[Scripts that build objects]
**********

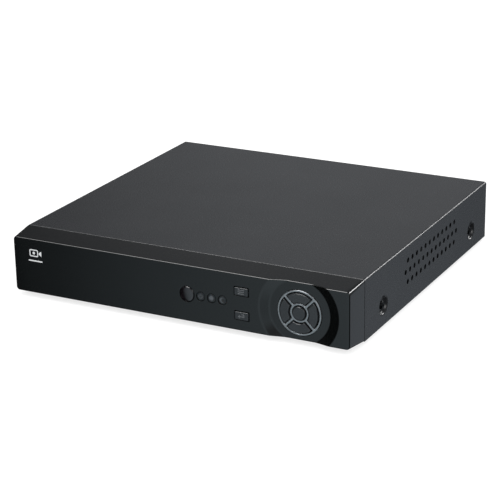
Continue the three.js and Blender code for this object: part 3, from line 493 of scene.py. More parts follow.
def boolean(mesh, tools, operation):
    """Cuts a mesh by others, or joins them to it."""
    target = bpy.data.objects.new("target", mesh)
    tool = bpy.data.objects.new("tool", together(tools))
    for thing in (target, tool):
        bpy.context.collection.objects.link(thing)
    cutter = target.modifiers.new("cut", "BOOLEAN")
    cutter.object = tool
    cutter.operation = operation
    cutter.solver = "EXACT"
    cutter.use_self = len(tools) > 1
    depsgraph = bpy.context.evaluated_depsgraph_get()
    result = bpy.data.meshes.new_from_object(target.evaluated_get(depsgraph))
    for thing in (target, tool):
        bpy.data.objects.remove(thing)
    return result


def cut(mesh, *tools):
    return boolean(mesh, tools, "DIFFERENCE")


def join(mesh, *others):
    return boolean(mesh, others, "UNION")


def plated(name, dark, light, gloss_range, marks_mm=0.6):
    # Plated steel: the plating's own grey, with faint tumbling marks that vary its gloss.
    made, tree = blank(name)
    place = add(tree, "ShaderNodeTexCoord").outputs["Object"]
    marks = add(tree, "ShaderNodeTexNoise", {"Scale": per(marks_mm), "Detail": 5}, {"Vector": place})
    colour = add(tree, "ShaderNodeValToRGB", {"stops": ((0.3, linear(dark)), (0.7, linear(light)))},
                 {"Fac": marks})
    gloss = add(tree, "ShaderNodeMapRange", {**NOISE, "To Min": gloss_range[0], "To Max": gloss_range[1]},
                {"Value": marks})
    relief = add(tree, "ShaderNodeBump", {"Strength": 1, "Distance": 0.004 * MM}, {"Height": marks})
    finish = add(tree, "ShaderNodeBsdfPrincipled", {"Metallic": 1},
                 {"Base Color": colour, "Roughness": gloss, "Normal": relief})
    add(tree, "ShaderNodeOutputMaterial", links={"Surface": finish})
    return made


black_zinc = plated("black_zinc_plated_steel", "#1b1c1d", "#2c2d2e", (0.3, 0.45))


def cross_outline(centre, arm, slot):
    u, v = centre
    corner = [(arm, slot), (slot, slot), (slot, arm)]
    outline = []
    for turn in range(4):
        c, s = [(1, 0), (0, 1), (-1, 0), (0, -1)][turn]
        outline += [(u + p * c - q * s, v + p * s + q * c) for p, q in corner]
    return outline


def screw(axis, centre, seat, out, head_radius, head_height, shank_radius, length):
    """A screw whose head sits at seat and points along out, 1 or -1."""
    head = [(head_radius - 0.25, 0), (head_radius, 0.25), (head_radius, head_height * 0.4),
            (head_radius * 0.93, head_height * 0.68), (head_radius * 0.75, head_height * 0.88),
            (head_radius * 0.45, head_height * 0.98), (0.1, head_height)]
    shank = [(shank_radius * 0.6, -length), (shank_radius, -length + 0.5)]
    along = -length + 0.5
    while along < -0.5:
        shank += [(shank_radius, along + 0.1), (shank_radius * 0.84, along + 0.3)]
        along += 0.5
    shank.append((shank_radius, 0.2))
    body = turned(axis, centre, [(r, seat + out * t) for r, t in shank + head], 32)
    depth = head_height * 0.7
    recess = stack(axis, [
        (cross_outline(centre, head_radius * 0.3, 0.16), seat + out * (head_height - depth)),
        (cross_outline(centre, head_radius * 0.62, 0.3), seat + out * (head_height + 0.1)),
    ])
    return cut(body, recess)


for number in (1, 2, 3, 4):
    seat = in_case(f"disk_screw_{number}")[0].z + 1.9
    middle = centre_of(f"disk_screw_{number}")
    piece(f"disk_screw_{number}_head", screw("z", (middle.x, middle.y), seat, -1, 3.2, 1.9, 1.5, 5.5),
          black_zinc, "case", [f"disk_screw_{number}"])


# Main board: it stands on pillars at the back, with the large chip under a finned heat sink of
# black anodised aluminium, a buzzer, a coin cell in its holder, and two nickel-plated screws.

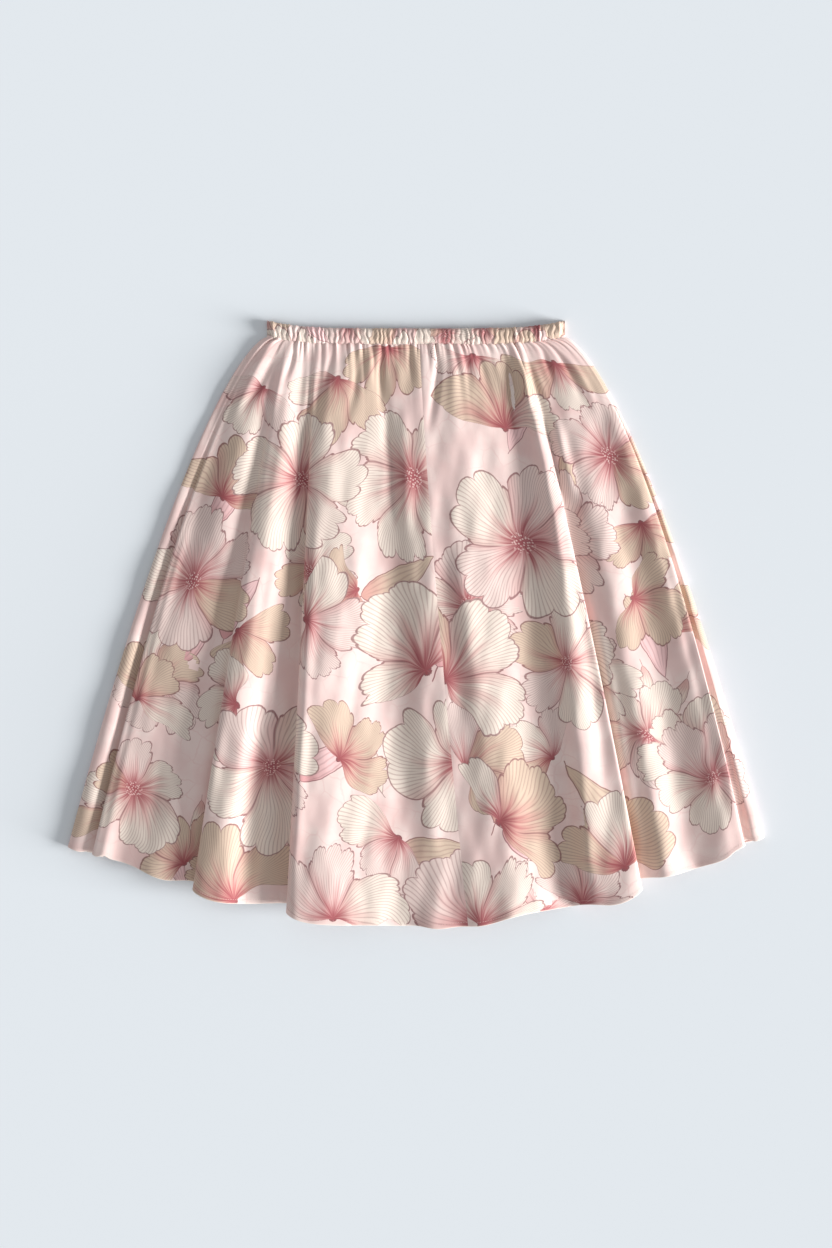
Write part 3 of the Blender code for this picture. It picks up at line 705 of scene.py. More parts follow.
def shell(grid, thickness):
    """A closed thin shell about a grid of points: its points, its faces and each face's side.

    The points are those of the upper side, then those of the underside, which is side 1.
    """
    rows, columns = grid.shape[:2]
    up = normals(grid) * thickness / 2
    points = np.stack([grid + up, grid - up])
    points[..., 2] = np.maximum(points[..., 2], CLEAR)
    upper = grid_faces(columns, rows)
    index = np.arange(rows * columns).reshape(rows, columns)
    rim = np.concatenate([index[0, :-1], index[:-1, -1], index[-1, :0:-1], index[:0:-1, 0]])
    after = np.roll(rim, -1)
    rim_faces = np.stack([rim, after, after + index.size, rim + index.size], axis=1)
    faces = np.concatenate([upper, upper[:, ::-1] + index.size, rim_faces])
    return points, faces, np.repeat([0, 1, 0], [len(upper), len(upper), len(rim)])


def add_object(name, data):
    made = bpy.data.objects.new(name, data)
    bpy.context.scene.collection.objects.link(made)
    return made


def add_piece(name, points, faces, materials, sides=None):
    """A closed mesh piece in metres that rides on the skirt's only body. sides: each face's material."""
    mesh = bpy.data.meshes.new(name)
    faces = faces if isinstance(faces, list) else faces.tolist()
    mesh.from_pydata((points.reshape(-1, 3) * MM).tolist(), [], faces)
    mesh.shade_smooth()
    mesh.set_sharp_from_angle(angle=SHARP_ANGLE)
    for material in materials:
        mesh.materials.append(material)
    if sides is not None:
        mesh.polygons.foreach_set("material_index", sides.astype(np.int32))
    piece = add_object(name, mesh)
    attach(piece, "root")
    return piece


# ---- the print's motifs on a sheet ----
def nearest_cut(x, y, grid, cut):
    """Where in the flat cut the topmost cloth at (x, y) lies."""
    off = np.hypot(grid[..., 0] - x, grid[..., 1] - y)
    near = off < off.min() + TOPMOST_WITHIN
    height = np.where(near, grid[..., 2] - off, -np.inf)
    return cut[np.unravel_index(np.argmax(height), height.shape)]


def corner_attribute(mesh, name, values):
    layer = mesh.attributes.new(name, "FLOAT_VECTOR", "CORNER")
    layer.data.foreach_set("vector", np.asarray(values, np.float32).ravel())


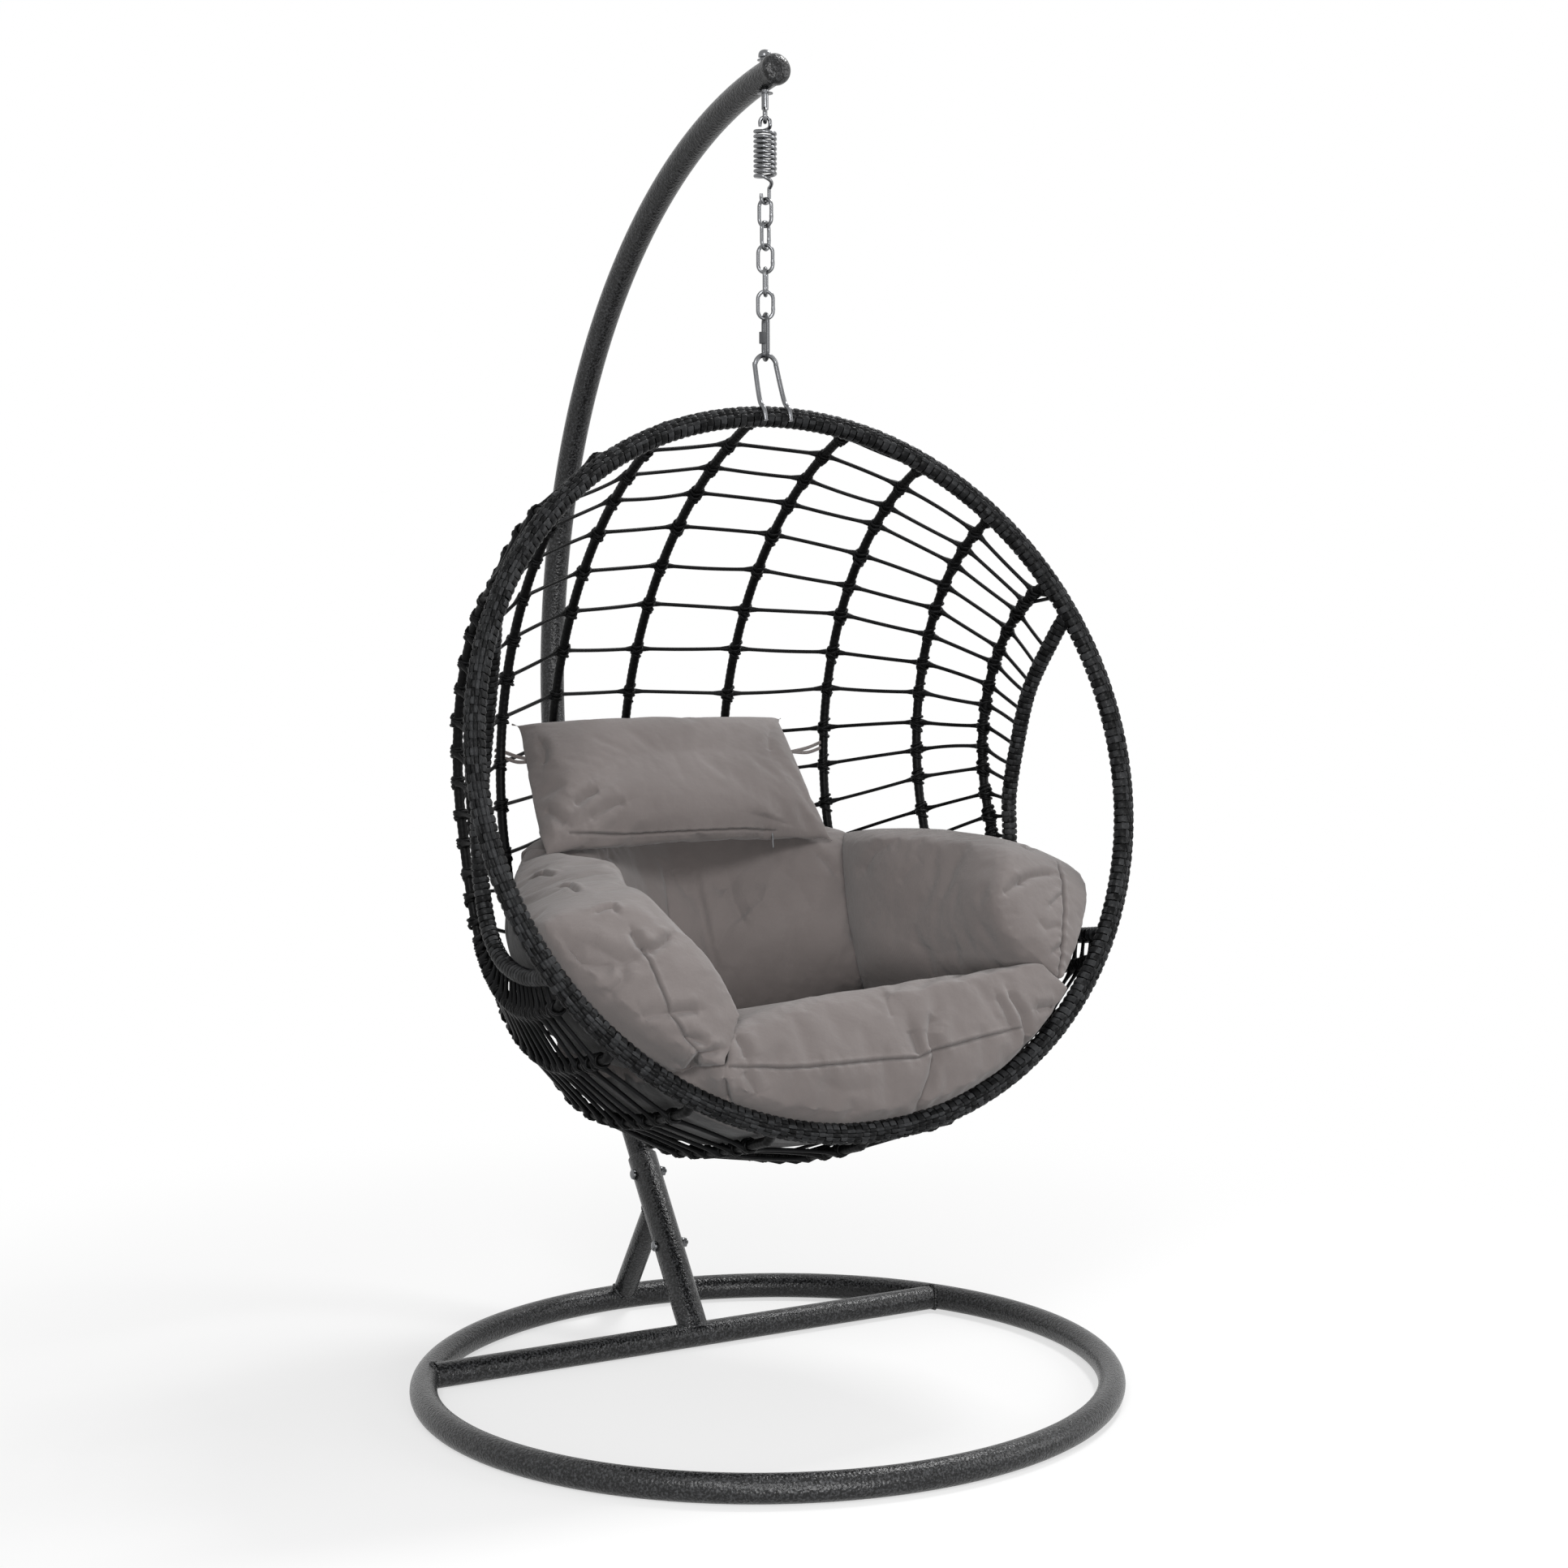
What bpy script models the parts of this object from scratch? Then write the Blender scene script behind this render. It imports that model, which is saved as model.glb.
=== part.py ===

**********

• [Written task]: Begin with the first line of the records and reproduce each line as is, ending with the line that holds "return result".

• [Response]:
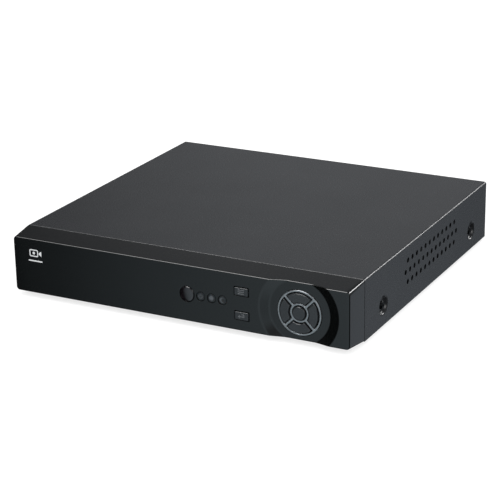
Continue the three.js and Blender code for this object: part 3, from line 493 of scene.py. More parts follow.
def boolean(mesh, tools, operation):
    """Cuts a mesh by others, or joins them to it."""
    target = bpy.data.objects.new("target", mesh)
    tool = bpy.data.objects.new("tool", together(tools))
    for thing in (target, tool):
        bpy.context.collection.objects.link(thing)
    cutter = target.modifiers.new("cut", "BOOLEAN")
    cutter.object = tool
    cutter.operation = operation
    cutter.solver = "EXACT"
    cutter.use_self = len(tools) > 1
    depsgraph = bpy.context.evaluated_depsgraph_get()
    result = bpy.data.meshes.new_from_object(target.evaluated_get(depsgraph))
    for thing in (target, tool):
        bpy.data.objects.remove(thing)
    return result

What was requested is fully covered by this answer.